We have all been there. You think that one thing will happen, and something completely different happens instead. Everyone makes the wrong call at some point. It happens to the best of us and, sadly, will continue to happen, no matter how smart we think we are. Even experts in every field you can possibly imagine have said things that turned out to be completely false, much to the amusement of the public and the experts’ competitors. Here are five predictions that were made by experts, but that turned out to be hopelessly inaccurate.
5. The New York Times
5. The New York Times
“A rocket will never be able to leave Earth’s atmosphere.” The New York Times published that sentence in 1936, and just three decades later, they were kicking themselves.
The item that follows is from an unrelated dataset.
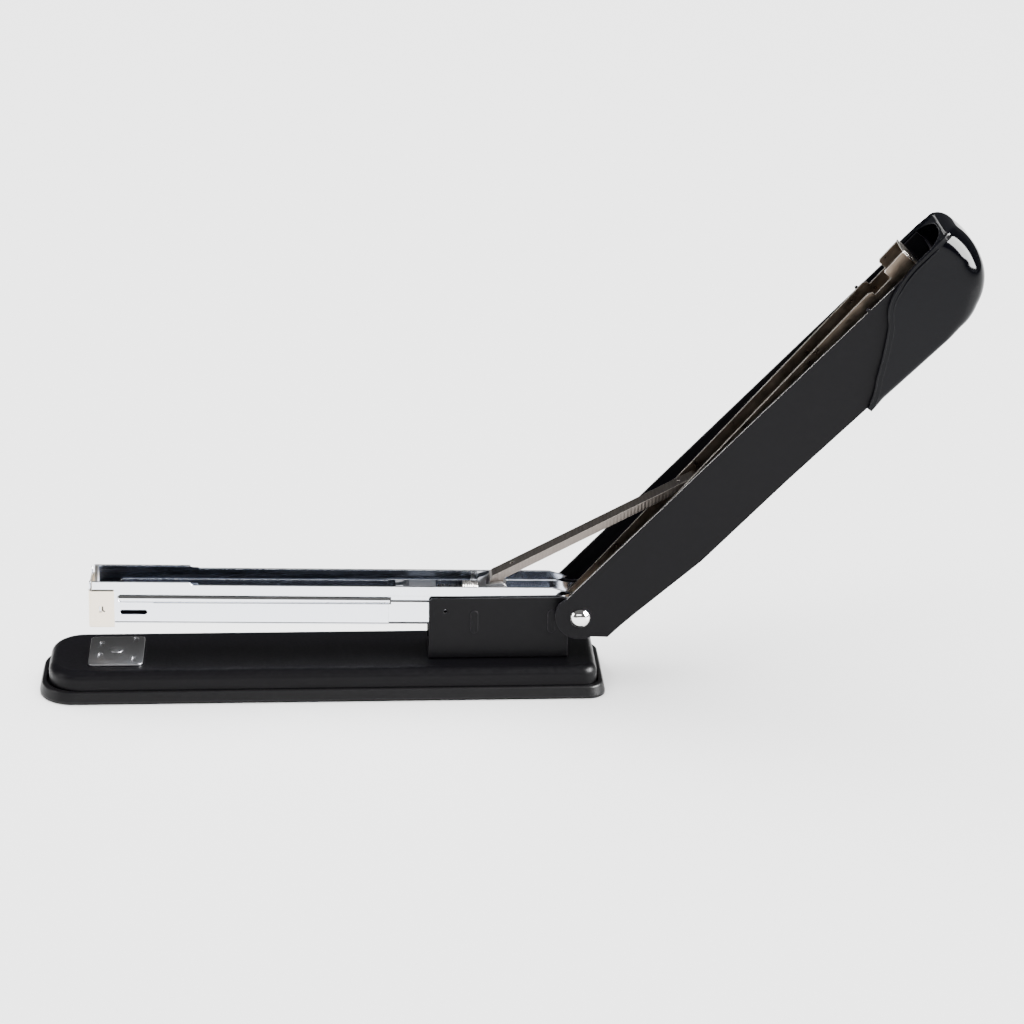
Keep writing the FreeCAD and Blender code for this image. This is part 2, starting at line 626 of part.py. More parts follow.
b = tilted("handle_shell", HANG)
s = sketch(b, "XZ_Plane", "side")
path(s, moved([(-2.0, 8.8), (-3.0, -8.2, -8.7, 1.5), (0.8, -12.6), (7.4, -12.8), (14.3, -13.3), (44.0, -16.1), (85.7, -16.2), (122.4, -17.0), (160.0, -18.2),
         (170.0, -15.6, 165.8, -17.8), (177.0, 0, 176.2, -9.0), (176.0, 8.2), (1.0, 8.2)]))
pad(b, s, D("handle_width"))
fillet(b, lambda e: mid(e).x > 3.0 and mid(e).z < -1.0 and abs(abs(mid(e).y) - V["handle_width"] / 2) < 1e-3, 0.9)
s = sketch(b, "XZ_Plane", "channel")
poly(s, moved([(-15.0, 20.0), (-15.0, -20.0), (6.5, -20.0), (6.5, -11.8), (14.3, -12.3), (44.0, -15.1), (85.7, -15.2), (122.4, -16.0), (159.5, -17.2),
         (168.8, -15.0), (174.0, -9.0), (176.0, 0.0), (176.0, 4.0), (178.0, 4.0), (178.0, 20.0)]))
pocket(b, s, D("handle_inner"))
s = sketch(b, "XZ_Plane", "pin_hole")
circle(s, 0, 0, D("pin_radius") + D("pin_fit"))
pocket(b, s)
s = sketch(b, "XY_Plane", "rivet_holes", -24.0)
circle(s, 57.0, 0, 1.5)
circle(s, 98.0, 0, 1.5)
pocket(b, s, 12.0, sym=False, rev=True)
s = sketch(b, "XZ_Plane", "nibs")
poly(s, [(147.6, 8.4), (147.9, 9.6), (148.8, 9.6), (149.2, 8.4)])
pad(b, s, D("handle_width"))
s = sketch(b, "XZ_Plane", "nib_gap")
rect(s, 140.0, 8.3, 156.0, 12.0)
pocket(b, s, D("handle_inner"))
done(b)

b = tilted("handle_cap", HANG)
s = sketch(b, "XZ_Plane", "side")
CAPSIDE = [(123.6, -18.6), (132.6, -11.8, 127.4, -15.5), (149.0, -0.6, 141.2, -6.4), (160.0, 7.0, 153.6, 4.4), (171.0, 8.9, 165.4, 8.5), (183.6, 8.9),
           (188.4, 5.0, 187.2, 8.0), (186.7, -8.6, 188.6, -1.6), (175.0, -18.5, 182.2, -14.9), (166.0, -19.7, 170.8, -19.7)]
path(s, moved(CAPSIDE))
pad(b, s, D("cap_width"))
fillet(b, lambda e: abs(abs(mid(e).y) - V["cap_width"] / 2) < 1e-3 and (mid(e).z < -12.5 or mid(e).x > 172.0) and mid(e).z < 8.7, D("cap_round"))
s = sketch(b, "XZ_Plane", "socket")
path(s, moved([(110.0, 20.0), (110.0, -16.76), (122.4, -17.05), (160.0, -18.26), (170.0, -15.66, 165.8, -17.86), (177.06, 0, 176.26, -9.06), (177.06, 20.0)]))
pocket(b, s, D("cap_inner"))
s = sketch(b, "XZ_Plane", "mouth")
path(s, [(170.0, 20.0), (170.0, -10.0), (181.0, -9.0), (186.4, 1.0, 184.9, -4.4), (186.4, 20.0)])
pocket(b, s, 22.6)
RIB = [(124.4, -17.2), (133.3, -11.1, 128.2, -14.9), (149.6, 0.2, 141.9, -5.8), (160.2, 6.3, 154.0, 3.8), (171.0, 8.0, 165.6, 7.8), (182.5, 8.0),
       (182.5, 7.1), (171.2, 7.1), (160.6, 5.5, 165.9, 6.9), (150.2, -0.6, 154.5, 3.1), (134.0, -11.8, 142.5, -6.5), (125.4, -17.2, 129.0, -15.5)]
for nm, off, rev in (("near", D("cap_width") * 0.5, False), ("far", -(D("cap_width") * 0.5), True)):
    s = sketch(b, "XZ_Plane", "border_" + nm, off)
    path(s, moved(RIB))
    pad(b, s, 0.35, sym=False, rev=rev)
done(b)

b = tilted("cap_post", HANG)
s = sketch(b, "XY_Plane", "round", -8.95)
circle(s, 179.6, 0, 1.3)
pad(b, s, 11.95, sym=False)
fillet(b, lambda e: abs(mid(e).z - 3.0) < 1e-3, 0.7)
done(b)

b = tilted("link_anchor", HANG)
s = sketch(b, "XZ_Plane", "side")
path(s, [(49.5, -14.62), (64.5, -14.66), (64.5, -13.6), (58.9, 0.2), (53.1, 0.2, 56.0, 2.2), (49.5, -13.6)])
pad(b, s, 9.2)
s = sketch(b, "XZ_Plane", "gap")
rect(s, 40.0, -13.8, 70.0, 6.0)
pocket(b, s, 7.6)
s = sketch(b, "XZ_Plane", "holes")
circle(s, D("upper_u"), -D("upper_v"), 1.5)
pocket(b, s)
s = sketch(b, "XY_Plane", "rivet_hole", -24.0)
circle(s, 57.0, 0, 1.5)
pocket(b, s, 12.0, sym=False, rev=True)
done(b)

b = tilted("handle_rivets", HANG)
b.AllowCompound = True
for nm, x, z0, r, ln in (("a_shank", 57.0, -16.1, 1.45, 2.9), ("b_shank", 98.0, -16.5, 1.45, 2.8),
                         ("a_out", 57.0, -16.5, 2.4, 0.7), ("b_out", 98.0, -16.9, 2.4, 0.72), ("a_in", 57.0, -13.75, 2.4, 0.6), ("b_in", 98.0, -14.2, 2.4, 0.6)):
    s = sketch(b, "XY_Plane", nm, z0)
    circle(s, x, 0, r)
    pad(b, s, ln, sym=False)
done(b)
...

To be fair, at the time, plenty of people thought the race to space was a hoax. These days, NASA is one of the most respected and recognizable government funded organizations in the world.
4. Erasmus Wilson
4. Erasmus Wilson
Anybody named “Erasmus” has got to be nerdy enough to know better than to say what Oxford Professor Erasmus Wilson said about electricity. In 1878, Wilson said “When the Paris Exhibition closes, electric light will close with it and no more will be heard of it.”
3. Napoleon Bonaparte
3. Napoleon Bonaparte
In the 1800s, a steamboat must have seemed like a strange concept, but French conqueror Napoleon Bonaparte went a step further, saying “How, sir, would you make a ship sail against the wind and currents by lighting a bonfire under her deck? I pray you, excuse me, I have not the time to listen to such nonsense.”
2. Darryl Zanuck
2. Darryl Zanuck
Darryl Zanuck, a film producer for 20th Century Fox, was not easily swayed by the rise in demand for syndicated TV shows. In 1946, he said, “Television won’t last because people will soon get tired of staring at a plywood box every night.” If only he could see how obsessively people fill up their Netflix queues.
1. Hiram Maxim
1. Hiram Maxim
Machine guns, as controversial as they may be nowadays, was even more prone to debate when it was first invented in 1893. Machine gun inventor Hiram Maxim was asked if the weapon would make war more terrible. His response was “No, it will make war impossible.”